Figure 1: The Efficient Surface

As long as the chosen efficient portfolio is located on the efficient branch of the efficient frontier – no choice of portfolio is incorrect. It is very much a question of risk appetite. However, Smax represents the optimal blend of risk vs return.

Mount Sharpe

By incorporating the total portfolio premium as an extra dimension, the efficient frontier becomes the efficient surface (follow the link for more information).

Mount Sharpe (figure 2) derives from the efficient surface and is a plot of (μ, S, P) where S = μ / σ

Figure 2: Mount Sharpe

The greater a portfolio's Sharpe ratio, the better it's risk to return ratio.

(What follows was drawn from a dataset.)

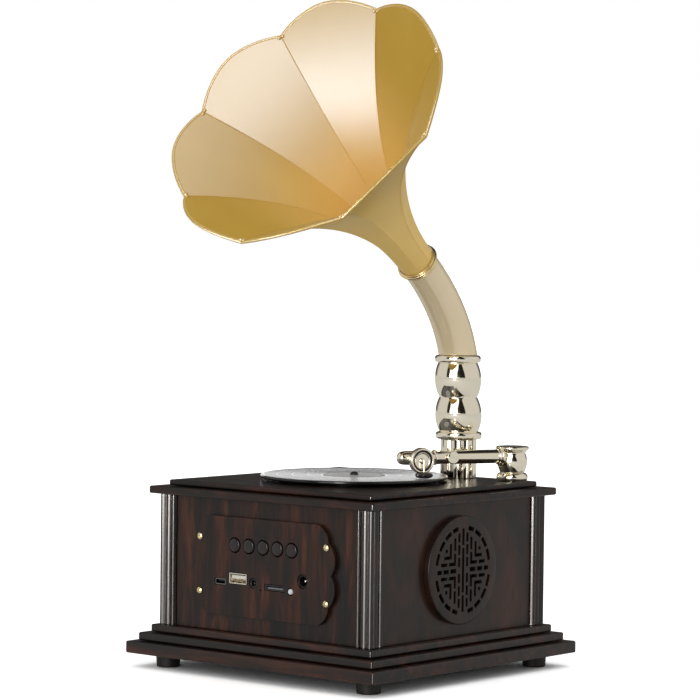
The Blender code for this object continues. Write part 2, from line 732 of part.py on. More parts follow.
def make_tonearm(lid_top, root):
    make_tonearm_base(lid_top, root)
    swing = empty("tonearm_axis", (*ARM_AXIS, 0.0), (0.0, 0.0, ARM_HEADING), root)
    make_tonearm_pivot(lid_top, swing)
    make_arm_tube(swing)
    make_head(swing)


def make_head(swing):
    """Forked front section on the cross pin, with the soundbox and its needle."""
    lift = empty("head_axis", (ARM_PIN_REACH, 0.0, ARM_HEIGHT), parent=swing)
    pin = [
        (0.0, -5.2 * MM),
        (PIN_RADIUS, -5.2 * MM),
        (PIN_RADIUS, 4.4 * MM),
        (3.6 * MM, 4.4 * MM),
        (3.2 * MM, 5.4 * MM),
        (0.0, 5.8 * MM),
    ]
    add_object("tonearm_pin", turn_to(lathe(pin, 16), (0.0, 1.0, 0.0)), "pale_gold", lift)
    length = ARM_END_REACH - ARM_PIN_REACH
    front = [
        (0.0, -2.8 * MM),
        (1.6 * MM, -2.3 * MM),
        (2.6 * MM, -1.2 * MM),
        (3.3 * MM, 0.0),
        (ARM_RADIUS, 2.0 * MM),
        (ARM_RADIUS, 12.0 * MM),
        (3.4 * MM, 13.0 * MM),
        (3.4 * MM, 14.0 * MM),
        (ARM_RADIUS, 15.0 * MM),
        (ARM_RADIUS, length - 3.2 * MM),
        (2.9 * MM, length - 0.9 * MM),
        (0.0, length),
    ]
    head = add_object("tonearm_head", turn_to(lathe(front, 20), (1.0, 0.0, 0.0)), "pale_gold", lift)
    slot = block((13.0 * MM, 3.0 * MM, 12.0 * MM))
    fork = add_object("fork_slot", slot, "pale_gold", lift, (0.0, 0.0, 0.0), False)
    cut(head, fork)
    bore = turn_to(rod(PIN_RADIUS + GAP, -6.0 * MM, 6.0 * MM), (0.0, 1.0, 0.0))
    cut(head, add_object("fork_bore", bore, "pale_gold", lift, (0.0, 0.0, 0.0), False))
    make_soundbox(lift, head)


def make_soundbox(lift, head):
    """The round soundbox hangs on the arm's outer side, with the needle bar before its face."""
    reach = SOUNDBOX_REACH - ARM_PIN_REACH
    back, front = 3.9 * MM, 8.4 * MM
    seat = block((2 * SOUNDBOX_RADIUS + 2 * GAP, 4.0 * MM, 12.0 * MM))
    flat = add_object("soundbox_seat", seat, "pale_gold", lift, (reach, back - GAP + 2.0 * MM, 0.0), False)
    cut(head, flat)
    profile = [
        (0.0, back),
        (SOUNDBOX_RADIUS - 0.6 * MM, back),
        (SOUNDBOX_RADIUS, back + 0.8 * MM),
        (SOUNDBOX_RADIUS, front - 0.8 * MM),
        (SOUNDBOX_RADIUS - 0.8 * MM, front),
        (SOUNDBOX_RADIUS - 2.0 * MM, front - 0.9 * MM),
        (1.6 * MM, front - 0.9 * MM),
        (0.0, front - 0.9 * MM),
    ]
    place = (reach, 0.0, -SOUNDBOX_DROP)
    add_object("soundbox", turn_to(lathe(profile, 24), (0.0, 1.0, 0.0)), "pale_gold", lift, place)
    bar_out = front + 1.3 * MM
    bottom = RECORD_TOP + GAP - (ARM_HEIGHT - SOUNDBOX_DROP)
    under = -SOUNDBOX_RADIUS - GAP
    bar = [
        (0.0, bottom),
        (3.6 * MM, bottom),
        (4.2 * MM, bottom + 0.6 * MM),
        (3.6 * MM, under),
        (0.6 * MM, under),
        (0.6 * MM, 1.2 * MM),
        (0.0, 1.2 * MM),
    ]
    add_object("needle", lathe(bar, 14), "black_gloss", lift, (reach, bar_out, -SOUNDBOX_DROP))


# ---------------------------------------------------------------- horn


def make_column(lid_top, root):
    """Fluted column with a tail through the lid and a spigot that carries the ferrule."""
    tail = SPIGOT_RADIUS - 1.0 * MM
    bore = 2.5 * MM
    profile = [
        (bore, lid_top - 12.0 * MM),
        (tail, lid_top - 12.0 * MM),
        (tail, lid_top + GAP),
        (COLUMN_RADIUS, lid_top + GAP),
        (COLUMN_RADIUS, COLUMN_TOP),
        (SPIGOT_RADIUS, COLUMN_TOP),
        (SPIGOT_RADIUS, SPIGOT_TOP),
        (bore, SPIGOT_TOP),
    ]
    bm = lathe(profile, 3 * COLUMN_FLUTES, closed=True)
    for vert in bm.verts:
        radius = math.hypot(vert.co.x, vert.co.y)
        if radius > SPIGOT_RADIUS + 1.0 * MM:
            angle = math.atan2(vert.co.y, vert.co.x)
            depth = 0.7 * MM * (0.5 - 0.5 * math.cos(COLUMN_FLUTES * angle))
            vert.co.xy *= (radius - depth) / radius
    add_object("column", bm, "pale_gold", root, (*COLUMN_AXIS, 0.0))


def bulb(bottom, top, end_radii, crown, steps):
    """Outer profile of one bulb of the ferrule, as (radius, height) points."""
    return [
        (x, y) for y, x in arc_through(
            (bottom, end_radii[0]), ((bottom + top) / 2, crown), (top, end_radii[1]), steps
        )
    ]


def make_ferrule(swivel):
    low = COLUMN_TOP + GAP
    ring = 4.2 * MM
    waist = (low + FERRULE_TOP) / 2
    profile = [
        (SPIGOT_RADIUS + GAP, low),
        (12.9 * MM, low),
        (13.6 * MM, low + 1.3 * MM),
        (13.6 * MM, low + ring - 1.3 * MM),
        (12.7 * MM, low + ring),
        *bulb(low + ring, waist, (11.4 * MM, 11.3 * MM), 13.7 * MM, 5),
        *bulb(waist, FERRULE_TOP - ring, (11.3 * MM, 11.7 * MM), 13.7 * MM, 5)[1:],
        (12.7 * MM, FERRULE_TOP - ring),
        (13.6 * MM, FERRULE_TOP - ring + 1.3 * MM),
        (13.6 * MM, FERRULE_TOP - 1.3 * MM),
        (12.9 * MM, FERRULE_TOP),
        (FERRULE_BORE, FERRULE_TOP),
        (FERRULE_BORE, SPIGOT_TOP + 1.0 * MM),
        (SPIGOT_RADIUS + GAP, SPIGOT_TOP + 1.0 * MM),
    ]
    bm = lathe(profile, 24, closed=True)
    for vert in bm.verts:
        if math.hypot(vert.co.x, vert.co.y) > SPIGOT_RADIUS + 2 * GAP:
            vert.co.x += FERRULE_LEAN * (vert.co.z - low) / (FERRULE_TOP - low)
    add_object("ferrule", bm, "pale_gold", swivel)
    seat = SPIGOT_TOP + 1.0 * MM + GAP
    driver = [
        (0.0, seat),
        (FERRULE_BORE - 0.6 * MM, seat),
        (FERRULE_BORE - 0.6 * MM, seat + 9.0 * MM),
        (6.6 * MM, seat + 9.0 * MM),
        (0.0, seat + 6.5 * MM),
    ]
    offset = FERRULE_LEAN * (seat + 4.5 * MM - low) / (FERRULE_TOP - low)
    add_object("horn_driver", lathe(driver, 16), "black_plastic", swivel, (offset, 0.0, 0.0))


def bezier(points, share):
    """Place and direction at a share of the way along a cubic curve."""
    a, b, c, d = (Vector((x, 0.0, z)) for x, z in points)
    rest = 1 - share
    place = a * rest**3 + b * 3 * rest**2 * share + c * 3 * rest * share**2 + d * share**3
    direction = (b - a) * rest**2 + (c - b) * 2 * rest * share + (d - c) * share**2
    return place, direction.normalized()


def ring_of(bm, place, direction, radius, segments):
    across = Vector((0.0, 1.0, 0.0))
    up = direction.cross(across)
    verts = []
    for i in range(segments):
        angle = math.tau * i / segments
        verts.append(bm.verts.new(place + radius * (math.cos(angle) * across + math.sin(angle) * up)))
    return verts


def level_ring(verts, direction, height):
    """Slides a ring's points along the tube's direction on to a level plane."""
    for vert in verts:
        vert.co += direction * ((height - vert.co.z) / direction.z)


def bridge(bm, first, second):
    for i in range(len(first)):
        j = (i + 1) % len(first)
        bm.faces.new((first[i], first[j], second[j], second[i]))


def make_elbow(swivel):
    """Hollow tube swept along its centreline, cut level where it stands on the ferrule."""
    steps, segments = 8, 20
    bm = bmesh.new()
    walls = []
    for inset in (0.0, ELBOW_WALL):
        rings = []
        for i in range(steps + 1):
            share = i / steps
            place, direction = bezier(ELBOW_PATH, share)
            radius = ELBOW_BOTTOM_RADIUS + (NECK_RADIUS - ELBOW_BOTTOM_RADIUS) * share - inset
            ring = ring_of(bm, place, direction, radius, segments)
            if i == 0:
                level_ring(ring, direction, ELBOW_PATH[0][1])
            rings.append(ring)
        for pair in zip(rings, rings[1:]):
            bridge(bm, *pair)
        walls.append(rings)
    bridge(bm, walls[0][0], walls[1][0])
    bridge(bm, walls[0][-1], walls[1][-1])
    add_object("elbow", bm, "champagne", swivel)


def flare(share):
    """Bell radius at its seams, at a share of the way from the collar to the rim's notches."""
    return NECK_RADIUS + (BELL_SEAM_RADIUS - NECK_RADIUS) * share**BELL_FLARE


def petal_point(share, across, depth):
    """A point of a petal centred on +X; across runs from -1 to 1 between its seams."""
    half = math.pi / PETAL_COUNT
    reach = share * (1 + PETAL_OVERHANG * (1 - abs(across) ** PETAL_ROUNDNESS))
    radius = flare(reach)
    margin = GAP / 2 / radius
    angle = across * (half - margin)
    flatness = min(1.0, reach / 0.3)
    radius *= 1 - flatness + flatness * math.cos(half) / math.cos(angle)
    slope = (flare(reach + 0.01) - flare(reach)) / (0.01 * BELL_LENGTH)
    length = math.hypot(slope, 1.0)
    along = reach * BELL_LENGTH + depth * slope / length
    radius -= depth / length
    return Vector((radius * math.cos(angle), radius * math.sin(angle), along))


def make_petal(number, bell):
    rows, columns = 9, 4
    bm = bmesh.new()
    sides = []
    for depth in (0.0, BELL_WALL):
        grid = []
        for i in range(rows + 1):
            share = (i / rows) ** 0.8
            grid.append([bm.verts.new(petal_point(share, 2 * j / columns - 1, depth)) for j in range(columns + 1)])
        sides.append(grid)
    for grid in sides:
        for i in range(rows):
            for j in range(columns):
                bm.faces.new((grid[i][j], grid[i][j + 1], grid[i + 1][j + 1], grid[i + 1][j]))
    outer, inner = sides
    for row in (0, rows):
        for j in range(columns):
            bm.faces.new((outer[row][j], outer[row][j + 1], inner[row][j + 1], inner[row][j]))
    for column in (0, columns):
        for i in range(rows):
            bm.faces.new((outer[i][column], outer[i + 1][column], inner[i + 1][column], inner[i][column]))
    step = math.tau / PETAL_COUNT
    turn = Matrix.Rotation(SEAM_TWIST + step * (number - 0.5), 3, "Z")
    bmesh.ops.rotate(bm, cent=(0.0, 0.0, 0.0), matrix=turn, verts=bm.verts)
    add_object(f"petal_{number}", bm, "satin_gold", bell)


def make_bell(swivel):
    """Collar ring and eight petals, about the bell's own axis."""
    reach, height = ELBOW_PATH[-1]
    tip = (0.0, math.pi / 2 - BELL_ELEVATION, 0.0)
    bell = empty("bell_axis", (reach, 0.0, height), tip, swivel)
    inner = NECK_RADIUS + GAP
    collar = [
        (inner, -2.0 * MM),
        (COLLAR_RADIUS - 0.8 * MM, -2.0 * MM),
        (COLLAR_RADIUS, -0.9 * MM),
        (COLLAR_RADIUS, 0.9 * MM),
        (COLLAR_RADIUS - 0.8 * MM, 2.0 * MM),
        (inner + 0.2 * MM, 2.0 * MM),
    ]
    add_object("collar", lathe(collar, 24, closed=True), "pale_gold", bell)
    start = empty("petal_start", (0.0, 0.0, GAP), parent=bell)
    for number in range(1, PETAL_COUNT + 1):
        make_petal(number, start)


def make_horn(lid_top, root):
    make_column(lid_top, root)
    swivel = empty("horn_axis", (*COLUMN_AXIS, 0.0), (0.0, 0.0, HORN_HEADING), root)
    make_ferrule(swivel)
    make_elbow(swivel)
    make_bell(swivel)


# ---------------------------------------------------------------- assembly


def shown_corners():
    """Lowest and highest corner of all the pieces, guides left out."""
    bpy.context.view_layer.update()
    graph = bpy.context.evaluated_depsgraph_get()
    points = []
    for made in bpy.context.scene.objects:
        if made.type == "MESH" and not made.hide_render:
            shape = made.evaluated_get(graph)
            points += [shape.matrix_world @ v.co for v in shape.data.vertices]
    low = Vector(min(p[i] for p in points) for i in range(3))
    high = Vector(max(p[i] for p in points) for i in range(3))
    return low, high


def main():
    for made in list(bpy.data.objects):
        bpy.data.objects.remove(made, do_unlink=True)
    root = empty("loudspeaker", (0.0, 0.0, 0.0))
    lid_top = make_case(root)
    make_controls(root)
    make_sides(root)
    make_record(lid_top, root)
    make_tonearm(lid_top, root)
    make_horn(lid_top, root)
    low, high = shown_corners()
    root.location = (-(low.x + high.x) / 2, -(low.y + high.y) / 2, -low.z)
    bpy.context.view_layer.update()


main()
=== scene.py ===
"""Looks of a table-top horn loudspeaker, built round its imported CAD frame.

Shapes are drawn in millimetres in the frames below, and set in place by matrices that come
from the CAD boxes and joints.
"""

import json

import bmesh
import bpy
from math import atan2, cos, hypot, pi, radians, sin, tau
from mathutils import Matrix, Vector

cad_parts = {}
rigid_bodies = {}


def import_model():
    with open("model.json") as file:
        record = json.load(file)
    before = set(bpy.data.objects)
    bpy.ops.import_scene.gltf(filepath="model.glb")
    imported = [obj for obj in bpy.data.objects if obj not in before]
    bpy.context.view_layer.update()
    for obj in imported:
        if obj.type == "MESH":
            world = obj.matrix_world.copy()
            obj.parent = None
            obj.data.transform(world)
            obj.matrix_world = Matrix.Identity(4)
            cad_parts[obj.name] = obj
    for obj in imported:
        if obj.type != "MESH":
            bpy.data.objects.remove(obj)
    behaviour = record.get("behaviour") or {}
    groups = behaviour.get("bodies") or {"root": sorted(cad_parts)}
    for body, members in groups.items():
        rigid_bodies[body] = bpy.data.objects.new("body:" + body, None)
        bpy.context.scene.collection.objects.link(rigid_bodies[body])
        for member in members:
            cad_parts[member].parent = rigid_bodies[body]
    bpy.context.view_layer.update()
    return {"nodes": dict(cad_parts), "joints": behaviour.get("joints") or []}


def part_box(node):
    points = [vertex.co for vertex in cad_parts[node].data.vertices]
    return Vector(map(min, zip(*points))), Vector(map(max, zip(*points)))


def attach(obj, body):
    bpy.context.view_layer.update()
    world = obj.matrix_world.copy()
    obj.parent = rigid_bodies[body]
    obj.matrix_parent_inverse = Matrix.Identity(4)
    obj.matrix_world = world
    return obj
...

There exists an optimal ridge. That is, for each premium amount there exists a maximum Sharpe ratio corresponding to a particular 𝜇.

There exists a peak Sharpe ratio at a specific (𝜇, P) co-ordinate. Hence the surface has been labelled 'Mount Sharpe.'

The Optimal Ridge

For each premium amount, there exists a maximum Sharpe ratio corresponding to a particular 𝜇. Figure 2 clearly shows the profile of Mt. Sharpe as P increases from Pmin to Pmax. The side profile shows the optimal ridge andthis is plotted in figure 3 along with the associated portfolio mean loss (AAL) and standard deviation of the loss in monetary amounts.

Figure 3: The Optimal Ridge

The resultant 2D chart is easier to visualise and interpet and gives a quick snapshot of the 'best' portfolio metrics for the range of possible portfolio premiums. Notice how the portfolio performance (as measured by the max sharpe ratio) drops off as more premium is required from the portfolio. This is because as more premium is demanded from the portfolio, more contribution must be made from the more volatile/correlated/lower return contracts (that can be exluded/minimised for lower premiums).

The associated portfolio statistics are displayed in table 2. (Table 1 shows the current portfolio statistics by way of comparison).

Table 1: Pre-optimised portfolio statistics

Table 2: The Optimal Ridge (Max Sharpe) Table of Values

RiskWave solves the efficient surface quickly and then computes the optimal ridge instantaneously. This allows the portfolio manager to quickly evaluate portfolio performance according to the total written portfolio premium. The portfolio manager can be assured that the ratio of risk to return is optimal for the given portfolio premium amount. The contract percent shares which comprise any given portfolio can be extracted at the click of a button.

Similar 'ridges' can be generated for the minimum risk and maximum return case. Further, a maximum 'return on capital' optimal ridge can be generated from the associated VaR surface. This is useful when the PM is particularly interested in key return period losses.